Compatibility is critical. Firmware must match the exact miner model
and hardware revision.
Professional operations mitigate these risks through staged rollout,
controlled testing, documented profiles, and maintained rollback
capability.
Closing Perspective
Firmware is not a background detail in ASIC mining. It determines
how a miner boots, manages heat, uses electricity, and remains
online.
Stock firmware emphasizes stability and broad compatibility. VNISH
custom firmware is often chosen when operators require deeper
efficiency control, clearer telemetry, and structured consistency.
In environments where energy cost and uptime shape margins,
understanding firmware transforms it from a technical component into
a strategic lever.
Frequently Asked Questions
Clear answers to common questions about firmware in ASIC mining
What is firmware in cryptocurrency mining?

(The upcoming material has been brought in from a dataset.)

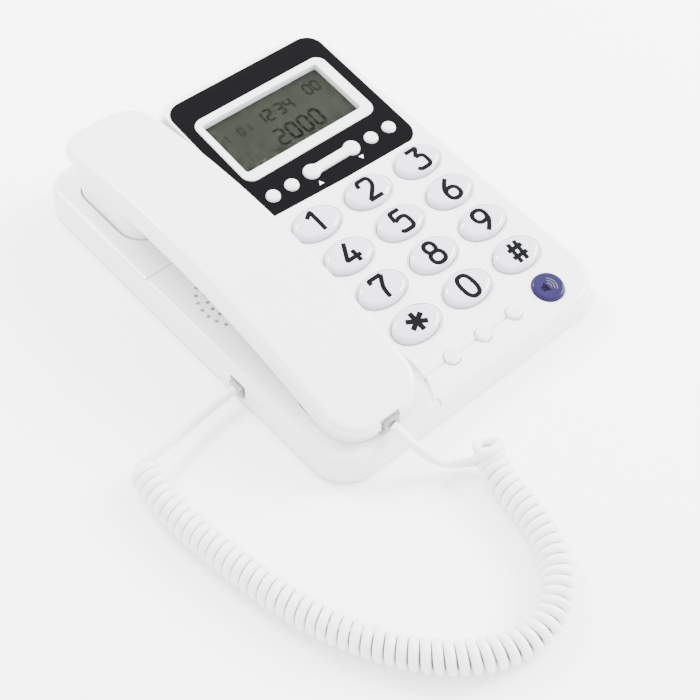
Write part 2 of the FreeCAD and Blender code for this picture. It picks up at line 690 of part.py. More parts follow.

Firmware is low level code stored on the miner. It runs at startup and controls hashing, cooling, voltage, safety thresholds, and telemetry.
How is firmware different from mining software?
Firmware interacts directly with hardware components. Mining software operates above the miner and focuses on dashboards, monitoring, and fleet coordination.
What does firmware control inside an ASIC miner?
Hash boards, voltage and frequency, fan behavior, thermal limits, pool communication, monitoring data, and protection systems.
What happens if ASIC firmware is corrupted?
The miner may fail to boot or enter recovery mode. Without functioning firmware, hashing cannot proceed.
Why do operators choose custom firmware?
To gain greater control over efficiency, performance, thermals, and monitoring when operating conditions differ from factory assumptions.
How does firmware influence profitability?
Firmware directly affects hashrate, energy consumption, uptime, and hardware wear. Incremental efficiency gains can compound into significant long term financial impact.
What risks come with installing custom firmware?
Warranty implications, flashing risks, instability from improper tuning, and security concerns if firmware is sourced from unverified providers.